Q: What potential do you still see in these genres for future cohorts of writers? Will we still be writing in/about them in a few generations?
SRD: Here, once more, I’ll take refuge in an answer I’ve given many times before to this and similar questions. The one thing that the science fiction writer should probably be more aware of than any other kind of writer is that the future really is unpredictable. That’s what allows our genre to exist, to grow, and to go on growing.
Q: You been interviewed so many times, I have to ask if there’s a question you always wanted someone to ask you? And how would you answer it?
SRD: That’s another question I’ve been asked many times, John. You say you have to ask it. So I hope, if only for friendship’s sake, you’ll consider yourself exonerated from the more distressing implication in anything I might have to say after this. Certainly I do. But I confess, at this point, when the interviewer thinks it up on his or her own, I always suspect she or he is trying to wriggle off some hook that she or he sees him- or herself as having gotten snagged on, however momentarily. But that’s only a guess.
The truth is that most of the questions most interviewers are drawn to ask is some version of “What did X, Y, or Z—presumably in this or that work—mean?”—the joy, the pain, this fantastic thing, or that realistic one.
The answer any writer worth her or his salt learns pretty quickly to give is an answer that’s some form of “It was part of an attempt to put together a text that would most forcefully, vividly, and intriguingly invite you to figure out its meaning.” Sometimes, to the young, you might want to give a nudge in one direction or another. But you know also, every time you do that, you are still sabotaging your own work. If the reader can’t—with less or more effort—figure it out on his or her own, nothing meaningful has happened. Yes, critics—who are often, as in my case, writers themselves, will write criticism of still other works whose purpose is to demonstrate to others how you do it. But that is as much a creative job as fiction itself, if it’s done properly. The best of it is as rare as good fiction.

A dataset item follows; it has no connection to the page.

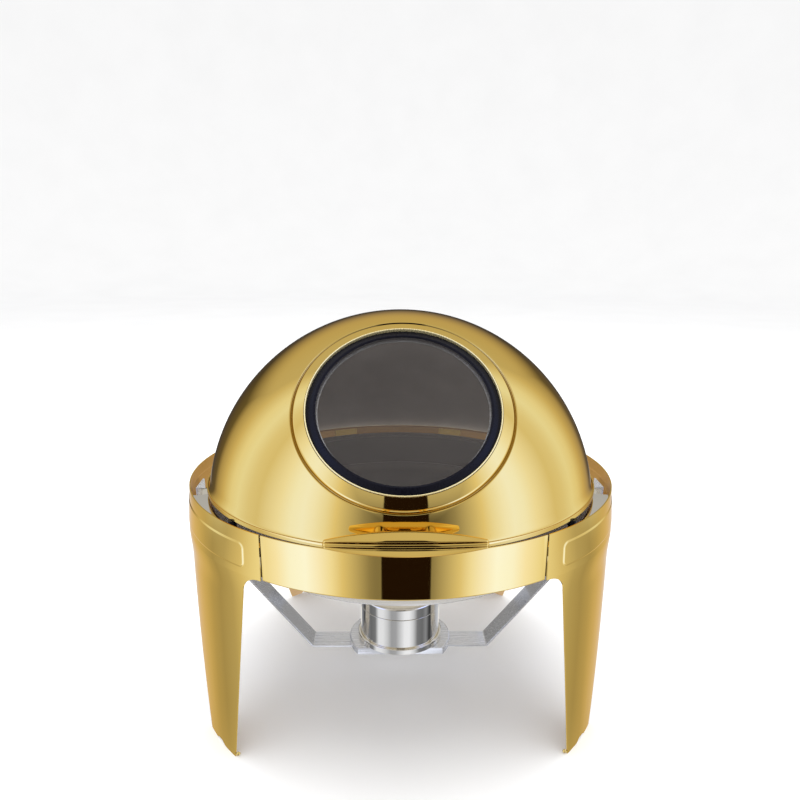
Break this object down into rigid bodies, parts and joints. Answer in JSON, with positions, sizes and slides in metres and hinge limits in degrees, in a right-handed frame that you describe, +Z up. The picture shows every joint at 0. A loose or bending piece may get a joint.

My message to the world has never been—“Hey, I want everybody who speaks the language to read my work and understand me—and great translators besides.” I know that’s impossible. It’s much closer to: I want the people who find my work interesting to have as rich an experience as I can possible evoke in them, but I’m aware that that always requires as much input from them as it does from me—so that’s going to be a fairly limited set of readers. And when it does happen to some of them—that is, without much input from them other than opening the cover or flipping on the screen and running their eye over the words—I know that even the very sharp ones are probably not reading what I wrote, but rereading the last stories they read, and that that is as close as they are likely to get on a first encounter. It takes a little work to see what’s new, if anything, in a text. I know it, because that’s what it takes me.
Even as I hasten to reiterate your personal exoneration, with which I began this last answer, among possible honest ones, the most direct to the question, “What question are you never asked that you’d like to be asked,” is: “Why do you think the question, ‘Is there’s a question you always wanted someone to ask you? And how would you answer it?’ reflects so badly on both the interviewer and the interviewee—if it’s not simply another impossible one to answer?”
But I think, by now, I’ve suggested some answers: basically they fall under the rubric, “It’s too easy and it’s asking me to do work that should be done by the readers, who include the interviewer.” It’s still nudging the writer to do the reader’s work. But, hey, many thanks, John. I enjoyed this.